L’obésité est considérée comme sévère lorsque le rapport atteint ou dépasse 35. Elle est très sévère ou morbide lorsqu’elle dépasse 40. à ce niveau, le médecin précise qu’il faut situer l’obésité. Si c’est au niveau du ventre, avec le ruban du couturier on fait le tour de taille. Alors si ce tour atteint ou dépasse 80 cm (valeur européenne) ou 88 cm (valeur américaine) chez la femme, il y a une obésité abdominale. Chez l’homme lorsque que c’est 94 cm (valeur européenne) ou 103 cm (valeur américaine). L’indice de corpulence (IMC) est calculé en divisant le poids (en kg) par la taille en m (carré). La taille normale est de 20 à 25 chez l’homme et de 19 à 24 chez la femme.
Les complications de l’obésité sont de deux ordres. Elles sont mécaniques lorsque l’obésité est genoïde (au niveau de la cuisse). Cela peut entraîner l’arthrose au niveau du dos et des genoux engendrant des difficultés à la marche. Lorsqu’elle est abdominale c’est des complications métaboliques et cardiovasculaires. Elle est responsable de l’hypertension artérielle, des maladies du cœur, de certaines formes du cancer, du diabète, d’apnée du sommeil.

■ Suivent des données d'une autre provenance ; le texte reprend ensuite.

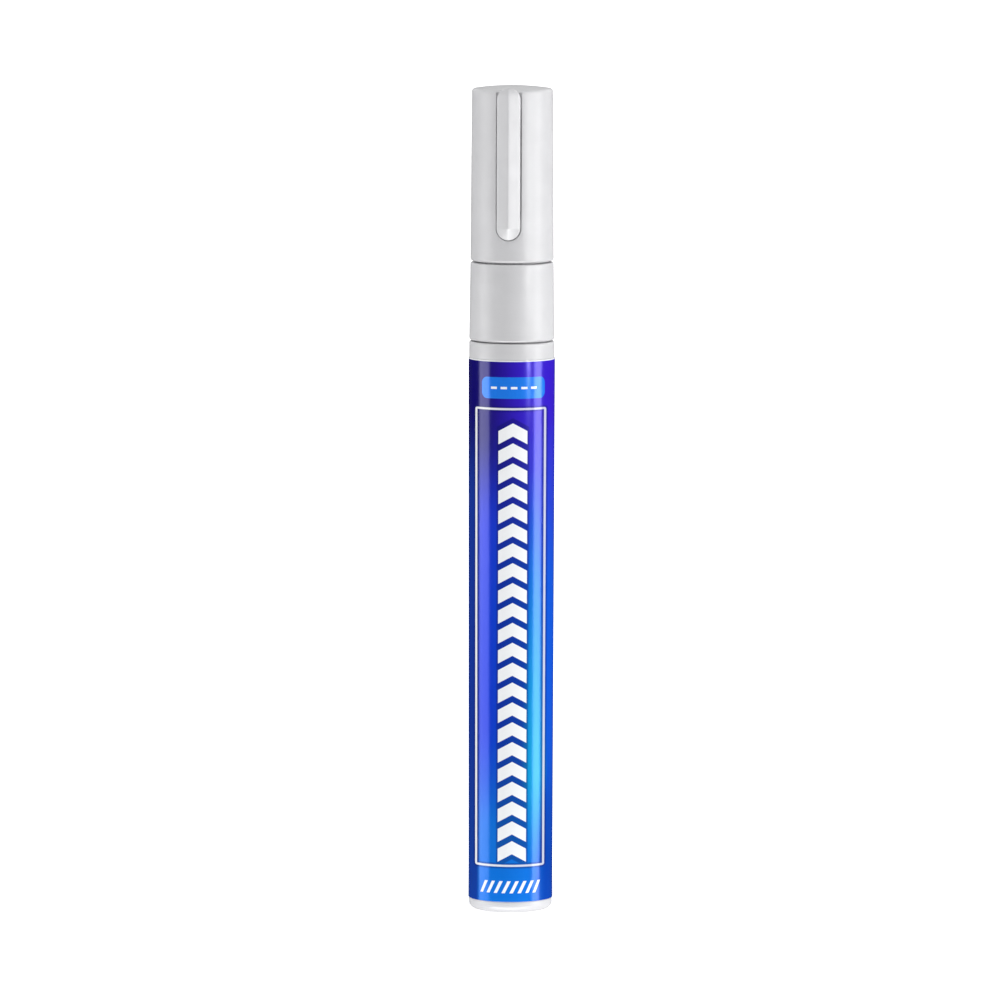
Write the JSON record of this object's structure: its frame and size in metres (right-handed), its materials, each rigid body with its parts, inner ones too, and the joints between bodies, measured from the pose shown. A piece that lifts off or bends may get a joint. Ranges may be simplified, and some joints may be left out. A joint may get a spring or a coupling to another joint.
{
  "type": "fabric marker",
  "caption": "Slim fabric marker: white pull-off cap with a moulded clip, blue label sleeve and rounded foot, with a sprung valve, fibre nib and mixing balls inside.",
  "frame": {"origin": "centre of the flat base that the marker stands on", "axes": "+Z along the marker's axis towards the cap's top, -Y towards the clip, +X to the right when the clip faces the viewer"},
  "size_m": [0.015, 0.0162, 0.143],
  "materials": {
    "white_plastic": "glossy moulded polypropylene",
    "label_film": "glossy printed film",
    "soft_plastic": "satin polyethylene",
    "nib_fibre": "pressed polyester fibre",
    "seal_rubber": "moulded rubber",
    "valve_plastic": "moulded acetal",
    "spring_steel": "drawn wire",
    "ball_steel": "polished"
  },
  "bodies": {
    "barrel": {"barrel": "white_plastic", "label_sleeve": "label_film", "front_section": "white_plastic", "valve_seal": "seal_rubber", "valve_cage": "valve_plastic", "valve_spring": "spring_steel"},
    "cap": {"cap": "white_plastic", "inner_cap": "soft_plastic"},
    "nib": {"nib": "nib_fibre"},
    "plunger": {"valve_plunger": "valve_plastic"},
    "ball_1": {"mixing_ball_1": "ball_steel"},
    "ball_2": {"mixing_ball_2": "ball_steel"}
  },
  "joints": [
    {"name": "cap_pull", "type": "slide", "parent": "barrel", "child": "cap", "axis": [0, 0, 1], "range_m": [0, 0.04]},
    {"name": "nib_press", "type": "slide", "parent": "barrel", "child": "nib", "axis": [0, 0, -1], "range_m": [0, 0.002], "stiffness_N_per_m": 600, "springref_m": -0.003},
    {"name": "valve_open", "type": "slide", "parent": "barrel", "child": "plunger", "axis": [0, 0, -1], "range_m": [0, 0.002], "deforming": ["valve_spring"]},
    {"name": "ball_1_run", "type": "slide", "parent": "barrel", "child": "ball_1", "axis": [0, 0, 1], "range_m": [0, 0.0833]},
    {"name": "ball_2_run", "type": "slide", "parent": "barrel", "child": "ball_2", "axis": [0, 0, 1], "range_m": [0, 0.0833]}
  ],
  "couplings": [
    {"joint": "valve_open", "follows": "nib_press", "ratio": 1}
  ]
}
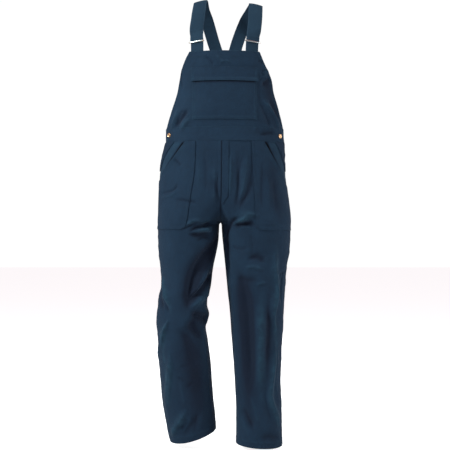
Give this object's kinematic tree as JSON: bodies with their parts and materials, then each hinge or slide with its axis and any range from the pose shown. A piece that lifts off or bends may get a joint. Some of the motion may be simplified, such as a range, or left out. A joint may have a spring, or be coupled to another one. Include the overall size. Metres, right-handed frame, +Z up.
{
  "type": "bib-and-brace work overalls",
  "caption": "Dark navy heavy cotton bib-and-brace work overalls, filled out as worn, with crossed braces, wire buckles, a flapped bib pocket and slanted hip pockets",
  "frame": {"origin": "between the two braces where they pass over the shoulders, at the height of the shoulders, where the wearer holds the garment up", "axes": "+Z up, the front faces -Y, +X is the wearer's left"},
  "size_m": [0.4687, 0.2856, 1.5583],
  "materials": {
    "navy_drill": "matte twill",
    "brace_drill": "matte twill",
    "buckle_metal": "nickel plated",
    "button_metal": "copper toned"
  },
  "bodies": {
    "root": {"bib_front": "navy_drill", "bib_pocket": "navy_drill", "bib_pocket_flap": "navy_drill", "waistband_front": "navy_drill", "waistband_back": "navy_drill", "leg_front_right": "navy_drill", "leg_front_left": "navy_drill", "leg_back_right": "navy_drill", "leg_back_left": "navy_drill", "fly_flap": "navy_drill", "hip_pocket_right": "navy_drill", "hip_pocket_left": "navy_drill", "side_placket_right": "navy_drill", "side_placket_left": "navy_drill", "strap_right": "brace_drill", "strap_left": "brace_drill", "strap_tab_right": "brace_drill", "strap_tab_left": "brace_drill", "buckle_right": "buckle_metal", "buckle_left": "buckle_metal", "button_right": "button_metal", "button_left": "button_metal"}
  },
  "joints": []
}
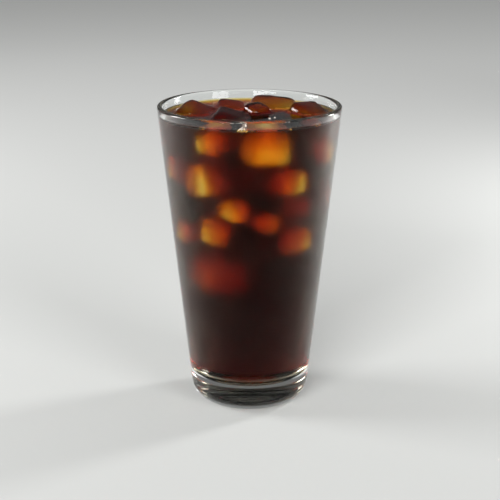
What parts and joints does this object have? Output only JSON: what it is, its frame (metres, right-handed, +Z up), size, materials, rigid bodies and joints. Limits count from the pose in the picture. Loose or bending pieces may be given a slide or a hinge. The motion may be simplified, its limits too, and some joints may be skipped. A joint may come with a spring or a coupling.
{
  "type": "iced cold brew coffee in a glass",
  "caption": "Clear conical tumbler with a thick base, filled almost to the rim with dark cold brew coffee, with melting ice blocks that break the surface",
  "frame": {"origin": "middle of the base, on the surface that the glass stands on", "axes": "+Z up along the axis of the glass, -Y towards the viewer, +X to the viewer's right"},
  "size_m": [0.0886, 0.0886, 0.1495],
  "materials": {
    "glass": "clear soda-lime glass, fire-polished",
    "coffee": "still dark liquid, red-brown where thin",
    "ice": "wet clear ice, rounded by melting"
  },
  "bodies": {
    "root": {"glass": "glass", "coffee": "coffee", "ice_back": "ice", "ice_left": "ice", "ice_middle": "ice", "ice_front": "ice", "ice_right": "ice", "ice_small": "ice"}
  },
  "joints": []
}
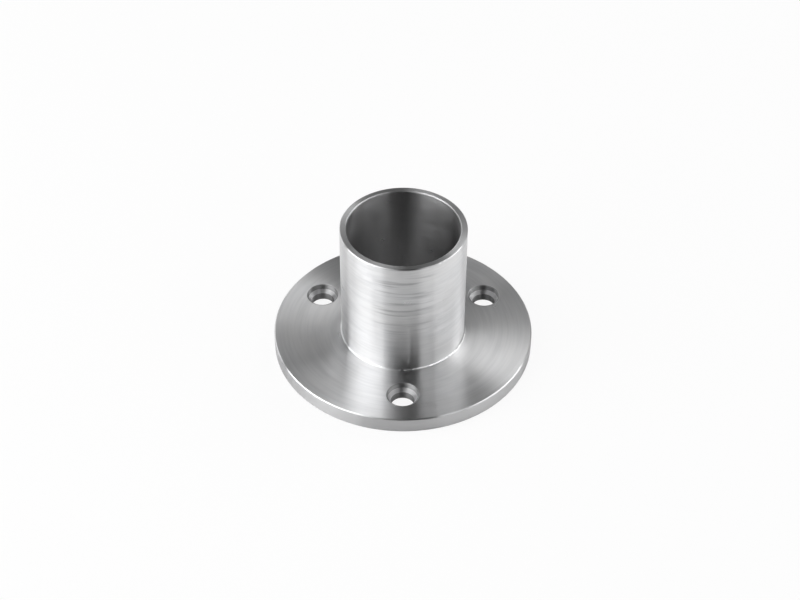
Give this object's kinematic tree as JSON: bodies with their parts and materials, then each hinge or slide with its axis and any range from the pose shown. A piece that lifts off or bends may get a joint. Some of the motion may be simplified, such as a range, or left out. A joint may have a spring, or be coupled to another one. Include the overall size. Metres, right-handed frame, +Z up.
{
  "type": "tube clamp base flange",
  "caption": "Round turned stainless flange with an upright plain socket for a handrail tube and stepped screw holes for fixing it down.",
  "frame": {"origin": "centre of the flange underside, on the socket axis", "axes": "+Z runs up the socket axis, away from the surface the flange is screwed to; one screw hole lies on -Y"},
  "size_m": [0.1, 0.1, 0.057],
  "materials": {
    "brushed_stainless": "turned and brushed, unpolished"
  },
  "bodies": {
    "root": {"base_flange": "brushed_stainless"}
  },
  "joints": []
}
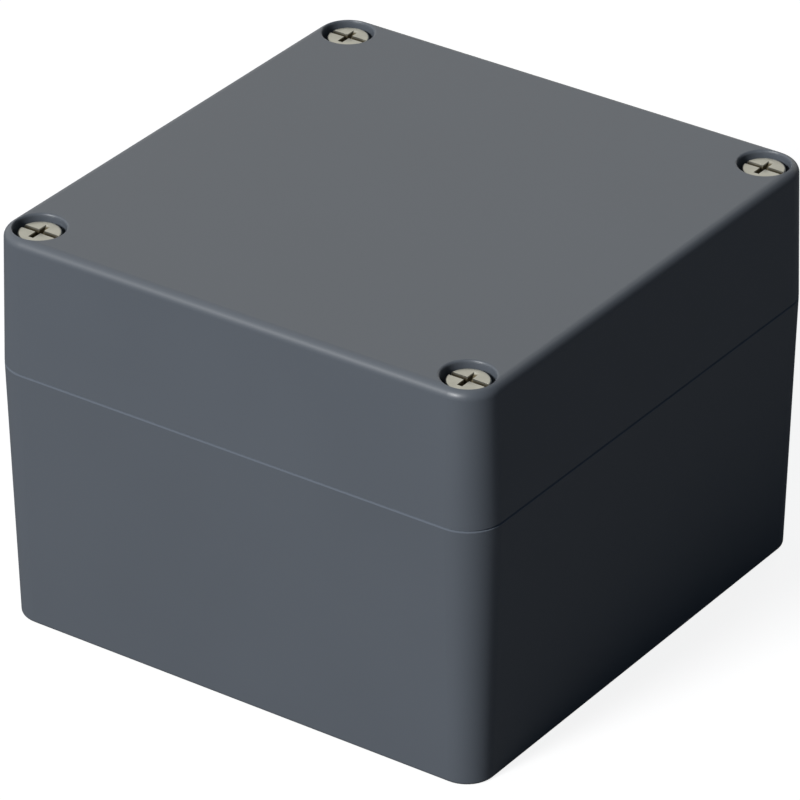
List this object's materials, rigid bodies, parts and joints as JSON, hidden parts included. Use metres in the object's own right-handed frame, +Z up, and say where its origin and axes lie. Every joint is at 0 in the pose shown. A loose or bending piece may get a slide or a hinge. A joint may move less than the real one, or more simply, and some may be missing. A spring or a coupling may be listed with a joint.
{
  "type": "die cast aluminium enclosure",
  "caption": "Grey coated die cast aluminium box with a deep lid, recessed captive corner screws, a seal at the joint and mounting holes under the lid.",
  "frame": {"origin": "centre of the base's underside", "axes": "+Z up through the lid, +X along the side 120 mm long, +Y along the side 122 mm wide"},
  "size_m": [0.12, 0.122, 0.09],
  "materials": {
    "casting": "satin grey powder coat over die cast aluminium",
    "seal": "matte moulded rubber",
    "screw_steel": "satin stainless steel",
    "nylon": "natural nylon",
    "plated_steel": "yellow passivated zinc plate"
  },
  "bodies": {
    "base": {"base": "casting", "base_earth_screw": "plated_steel", "base_earth_lock_washer": "plated_steel", "base_earth_washer": "plated_steel"},
    "lid": {"lid": "casting", "gasket": "seal", "lid_earth_screw": "plated_steel", "lid_earth_lock_washer": "plated_steel", "lid_earth_washer": "plated_steel"},
    "retaining_washer_1": {"retaining_washer_1": "nylon"},
    "lid_screw_1": {"lid_screw_1": "screw_steel"},
    "retaining_washer_2": {"retaining_washer_2": "nylon"},
    "lid_screw_2": {"lid_screw_2": "screw_steel"},
    "retaining_washer_3": {"retaining_washer_3": "nylon"},
    "lid_screw_3": {"lid_screw_3": "screw_steel"},
    "retaining_washer_4": {"retaining_washer_4": "nylon"},
    "lid_screw_4": {"lid_screw_4": "screw_steel"}
  },
  "joints": [
    {"name": "lid_lift", "type": "slide", "parent": "base", "child": "lid", "axis": [0, 0, 1], "range_m": [0, 0.1]},
    {"name": "screw_1_rise", "type": "slide", "parent": "lid", "child": "retaining_washer_1", "axis": [0, 0, 1], "range_m": [0, 0.008]},
    {"name": "screw_1_turn", "type": "hinge", "parent": "retaining_washer_1", "child": "lid_screw_1", "pos_m": [-0.052, -0.053, 0.0595], "axis": [0, 0, 1], "range_deg": [0, 3600]},
    {"name": "screw_2_rise", "type": "slide", "parent": "lid", "child": "retaining_washer_2", "axis": [0, 0, 1], "range_m": [0, 0.008]},
    {"name": "screw_2_turn", "type": "hinge", "parent": "retaining_washer_2", "child": "lid_screw_2", "pos_m": [0.052, -0.053, 0.0595], "axis": [0, 0, 1], "range_deg": [0, 3600]},
    {"name": "screw_3_rise", "type": "slide", "parent": "lid", "child": "retaining_washer_3", "axis": [0, 0, 1], "range_m": [0, 0.008]},
    {"name": "screw_3_turn", "type": "hinge", "parent": "retaining_washer_3", "child": "lid_screw_3", "pos_m": [0.052, 0.053, 0.0595], "axis": [0, 0, 1], "range_deg": [0, 3600]},
    {"name": "screw_4_rise", "type": "slide", "parent": "lid", "child": "retaining_washer_4", "axis": [0, 0, 1], "range_m": [0, 0.008]},
    {"name": "screw_4_turn", "type": "hinge", "parent": "retaining_washer_4", "child": "lid_screw_4", "pos_m": [-0.052, 0.053, 0.0595], "axis": [0, 0, 1], "range_deg": [0, 3600]}
  ],
  "couplings": [
    {"joint": "screw_1_turn", "follows": "screw_1_rise", "rad_per_m": 7854},
    {"joint": "screw_2_turn", "follows": "screw_2_rise", "rad_per_m": 7854},
    {"joint": "screw_3_turn", "follows": "screw_3_rise", "rad_per_m": 7854},
    {"joint": "screw_4_turn", "follows": "screw_4_rise", "rad_per_m": 7854}
  ]
}
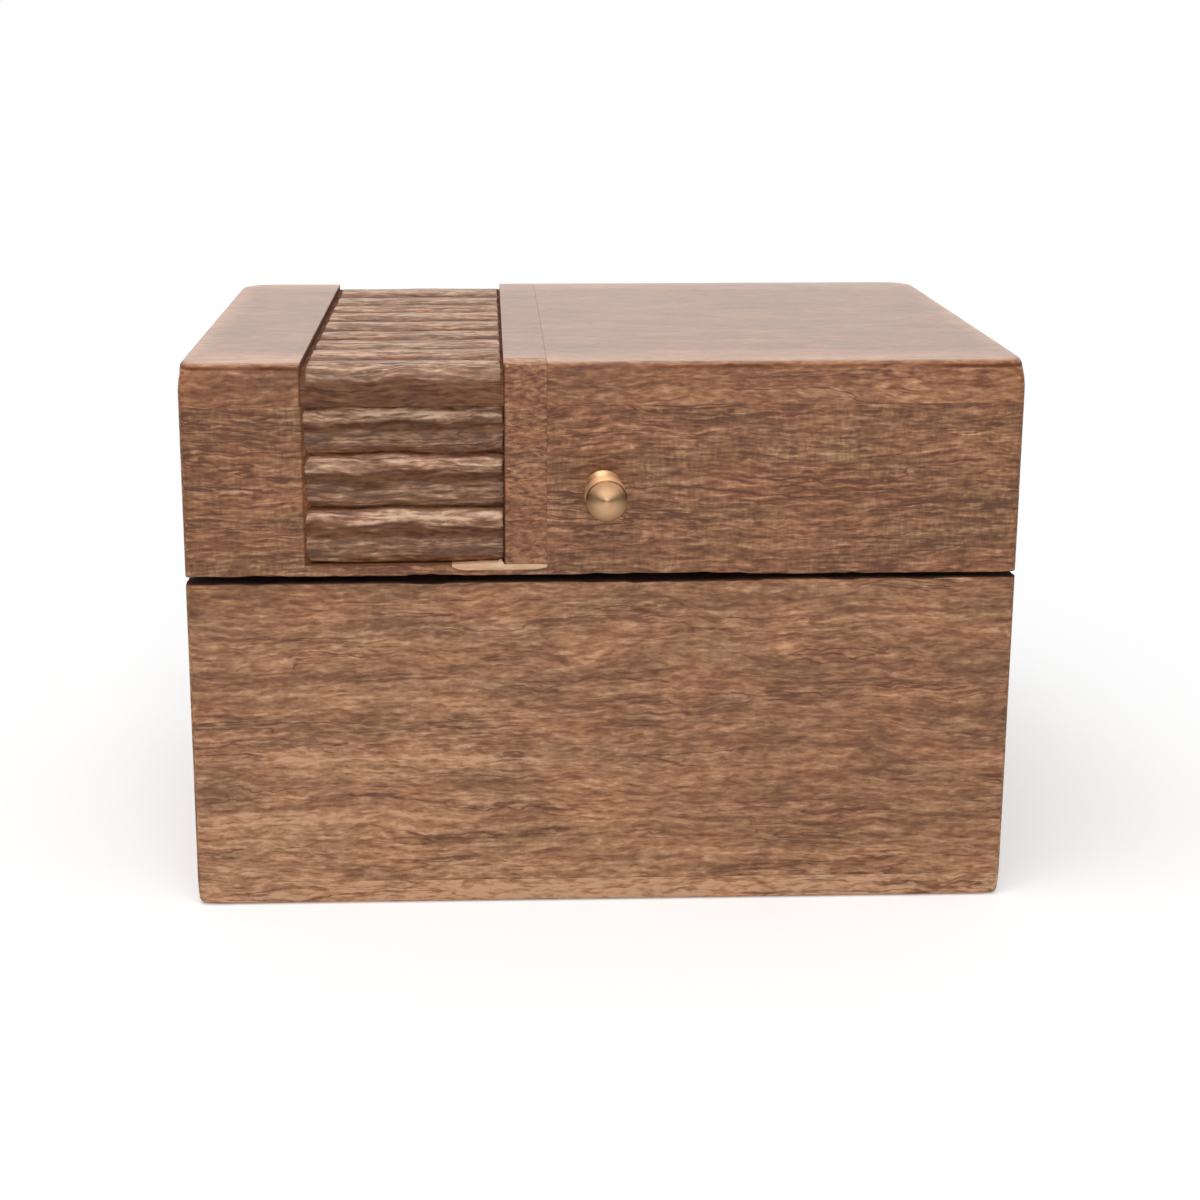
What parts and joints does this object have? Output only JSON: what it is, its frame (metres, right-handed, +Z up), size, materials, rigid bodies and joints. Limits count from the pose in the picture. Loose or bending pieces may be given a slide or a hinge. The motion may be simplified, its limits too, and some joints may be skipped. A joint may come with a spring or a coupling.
{
  "type": "recipe box",
  "caption": "Small mango-wood recipe box: mitred base, hinged lid with a carved reeded band over its top and front, and a turned brass knob.",
  "frame": {"origin": "centre of the underside of the box, measured on the bottom board without the knob or the hinge barrels", "axes": "+X to the right along the front, -Y out of the front face with the knob, +Z up"},
  "size_m": [0.18, 0.1355, 0.1228],
  "materials": {
    "mango_wood": "satin wax over sanded mango wood",
    "carved_mango_wood": "gouge-cut mango wood, darker in the cuts",
    "filler_wood": "satin wax",
    "pale_wood": "pale sapwood sliver",
    "turned_brass": "lathe-turned, lacquered",
    "hinge_brass": "drawn and filed",
    "steel": "zinc plated"
  },
  "bodies": {
    "base": {"base_bottom": "mango_wood", "base_front": "mango_wood", "base_back": "mango_wood", "base_left_side": "mango_wood", "base_right_side": "mango_wood", "hinge_left_lower_leaf": "hinge_brass", "hinge_right_lower_leaf": "hinge_brass", "hinge_left_pin": "hinge_brass", "hinge_right_pin": "hinge_brass", "base_hinge_screws": "hinge_brass"},
    "lid": {"lid_front": "mango_wood", "lid_back": "mango_wood", "lid_left_side": "mango_wood", "lid_right_side": "mango_wood", "top_left_board": "mango_wood", "top_right_board": "mango_wood", "top_filler_strip": "filler_wood", "front_filler_strip": "filler_wood", "carved_top_slab": "carved_mango_wood", "carved_front_panel": "carved_mango_wood", "light_wedge": "pale_wood", "knob": "turned_brass", "knob_screw": "steel", "hinge_left_upper_leaf": "hinge_brass", "hinge_right_upper_leaf": "hinge_brass", "lid_hinge_screws": "hinge_brass"}
  },
  "joints": [
    {"name": "lid_hinge", "type": "hinge", "parent": "base", "child": "lid", "pos_m": [0, 0.0621, 0.0754], "axis": [-1, 0, 0], "range_deg": [0, 180]}
  ]
}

Dr Nientao soutient que ces maladies chroniques non transmissibles sont responsables de plus de 60 % des décès dans le monde. Et d’ajouter qu’il existe une nette relation entre le diabète et l’obésité. à partir d’un point normal, chaque fois qu’on prend un kilo de plus on augmente la chance d’être diabétique de 9%. Il est possible de prévenir l’obésité, selon le nutritionniste. Il faut réduire la consommation de gras d’origine animale, faire moins frire les aliments et éviter les grignotages. «Il faut bannir de nos assiettes les chips, crevettes, pop-corn, les noisettes et sucreries», recommande-t-il, avant d’ajouter que ces aliments n’ont aucun intérêt dans notre alimentation.
Il conseille des fruits et légumes de saison qui sont accessibles et qui contiennent moins d’engrais. Bref, il préconise un retour à notre alimentation traditionnelle et à promouvoir l’activité physique. Au plan national, Dr Ibrahim Nientao recommande l’aménagement des trottoirs pour piétons et des pistes cyclables, le renforcement du transport urbain, l’aménagement des espaces publics. Il encourage également la création des cantines scolaires et d’espaces sportifs au niveau des écoles.
Le nutritionniste dit qu’il n’y a pas de médicaments miracles pour l’obésité. Il faut juste une alimentation équilibrée et une activité physique régulière. Chez les personnes très obèses, on propose la chirurgie bariatrique qui consiste à couper une partie de l’estomac ou la totalité pour réduire la consommation. Il y avait des ânons qu’on plaçait pour rétrécir l’estomac. On les appelait des «coupe-faim». Mais ce sont des médicaments qui ont été abandonnés à cause des effets secondaires, notamment les tentatives suicidaires.